• **What you are asked to do**
Copy each line below in which the word "name" occurs.

** Begin Input material **

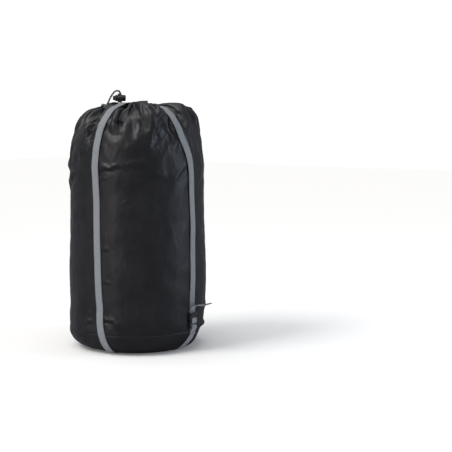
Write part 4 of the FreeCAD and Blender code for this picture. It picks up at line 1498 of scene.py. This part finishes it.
def hem_stitching(name):
    """Two rows across the hem of a loose tail."""
    end, before = np.array(TAIL_CURVE[-1]), np.array(TAIL_CURVE[-2])
    way = (end - before) / np.linalg.norm(end - before)
    up, wide = np.array([-way[1], way[0]]), WEBBING_WIDTH / 2 - 0.002
    rows = []
    for back in (0.0035, 0.0085):
        spot = end - way * back
        for drop_by, facing in ((DRAWN_THICKNESS / 2, -1), (-DRAWN_THICKNESS / 2 - 0.00156, 1)):
            r, z = spot - up * drop_by
            ends = [(r, side, z) for side in (-wide, wide)]
            normal = [(facing * up[0], 0, facing * up[1])] * 2
            rows.append([on_strap(values, name) for values in (ends, normal)])
    made = stitching(f"{name}_hem_stitching", rows, pitch=0.0022, length=0.0017)
    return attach(made, f"{name}_lock")


for strap in LOCKED_STRAPS:
    hem_stitching(strap)


def patch():
    """The round reinforcing patch under the base, with a turned edge."""
    outline = [(0.0006, 0.0), (PATCH_RADIUS * 0.5, 0.0), (PATCH_RADIUS - 0.0022, 0.0),
               (PATCH_RADIUS - 0.0006, 0.0003), (PATCH_RADIUS, 0.0009),
               (PATCH_RADIUS - 0.0002, BASE_UNDERSIDE), (0.0006, BASE_UNDERSIDE)]
    sides = 120
    verts = [polar(r, a, z) for r, z in outline for a in round_turns(sides)]
    faces = turned_faces(len(outline), sides)
    made = piece("base_patch_disc", verts, faces, "patch_fabric",
                 [verts[i][:2] for f in faces for i in f])
    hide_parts("base_patch")
    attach(made, "base")


patch()

# --- floor, light and view ---

def choose(tree, answer, other, chosen, output):
    """Show one shader or the other by what kind of ray asks."""
    mix = tree.nodes.new("ShaderNodeMixShader")
    path = tree.nodes.new("ShaderNodeLightPath")
    for start, end in ((path.outputs[answer], mix.inputs["Fac"]),
                       (other.outputs[0], mix.inputs[1]), (chosen.outputs[0], mix.inputs[2]),
                       (mix.outputs[0], tree.nodes[output].inputs["Surface"])):
        tree.links.new(start, end)


def floor():
    """A plain pale floor that glossy rays see darker."""
    mesh = bpy.data.meshes.new("floor")
    mesh.from_pydata([(-6, -6, 0), (6, -6, 0), (6, 6, 0), (-6, 6, 0)], [], [(0, 1, 2, 3)])
    pale = Nodes("pale_floor", (0.93, 0.93, 0.93), 0.9, 0.1)
    pale.shader.inputs["Emission Color"].default_value = WHITE
    pale.shader.inputs["Emission Strength"].default_value = 0.09
    dim = pale.node("ShaderNodeBsdfDiffuse")
    dim.inputs["Color"].default_value = (0.2, 0.2, 0.21, 1)
    choose(pale.tree, "Is Glossy Ray", pale.shader, dim, "Material Output")
    mesh.materials.append(pale.material)
    add("floor", mesh)


def studio():
    """Soft light from a pale room, two upright panels and two wide suns."""
    world = bpy.data.worlds.new("studio")
    world.use_nodes = True
    sky = world.node_tree.nodes["Background"]
    seen = world.node_tree.nodes.new("ShaderNodeBackground")
    for background, strength in ((sky, 0.23), (seen, 1.05)):
        background.inputs["Color"].default_value = WHITE
        background.inputs["Strength"].default_value = strength
    choose(world.node_tree, "Is Camera Ray", sky, seen, "World Output")
    bpy.context.scene.world = world
    for name, place, height, power, colour in (
            ("left", (-0.5, -2.3, 0.8), 0.22, 9, (1, 0.97, 0.95)),
            ("right", (1.9, 1.0, 0.8), 0.25, 12, (0.72, 0.83, 1))):
        data = bpy.data.lights.new(name, "AREA")
        data.shape, data.size, data.size_y = "RECTANGLE", 0.6, 1.6
        data.energy, data.color = power, colour
        aim(add(name, data), place, (0, 0, height))
    for name, energy, spread, slope, colour in (
            ("overhead", 1.45, 75, (10, -10), (1, 1, 1)),
            ("key", 1.25, 26, (36, -22), (1, 0.98, 0.95))):
        data = bpy.data.lights.new(name, "SUN")
        data.energy, data.angle, data.color = energy, radians(spread), colour
        add(name, data).rotation_euler = (radians(slope[0]), radians(slope[1]), 0)
    bpy.context.scene.view_settings.view_transform = "Standard"


floor()
studio()
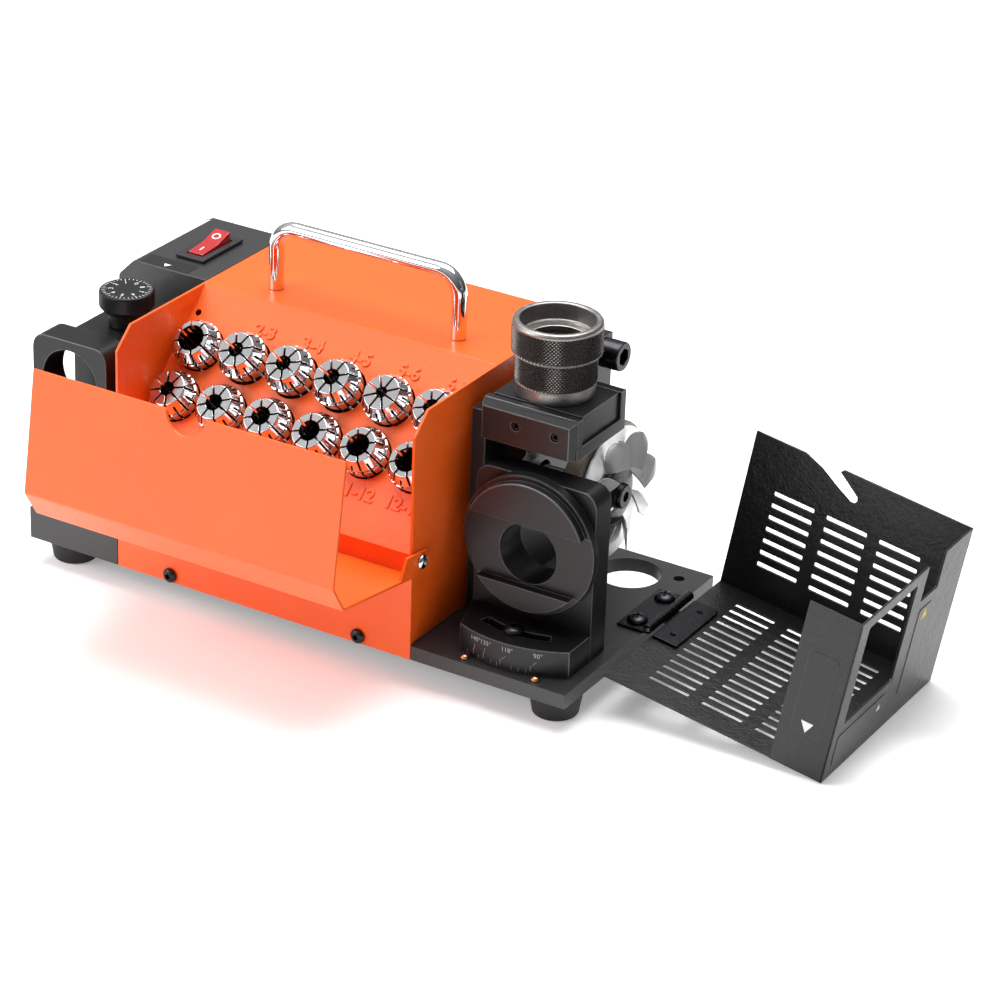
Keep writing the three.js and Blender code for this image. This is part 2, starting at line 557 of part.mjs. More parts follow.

** End Input material **

• **Solution**
def hem_stitching(name):
            rows.append([on_strap(values, name) for values in (ends, normal)])
    made = stitching(f"{name}_hem_stitching", rows, pitch=0.0022, length=0.0017)
    return attach(made, f"{name}_lock")
    for name, place, height, power, colour in (
        data = bpy.data.lights.new(name, "AREA")
        aim(add(name, data), place, (0, 0, height))
    for name, energy, spread, slope, colour in (
        data = bpy.data.lights.new(name, "SUN")
        add(name, data).rotation_euler = (radians(slope[0]), radians(slope[1]), 0)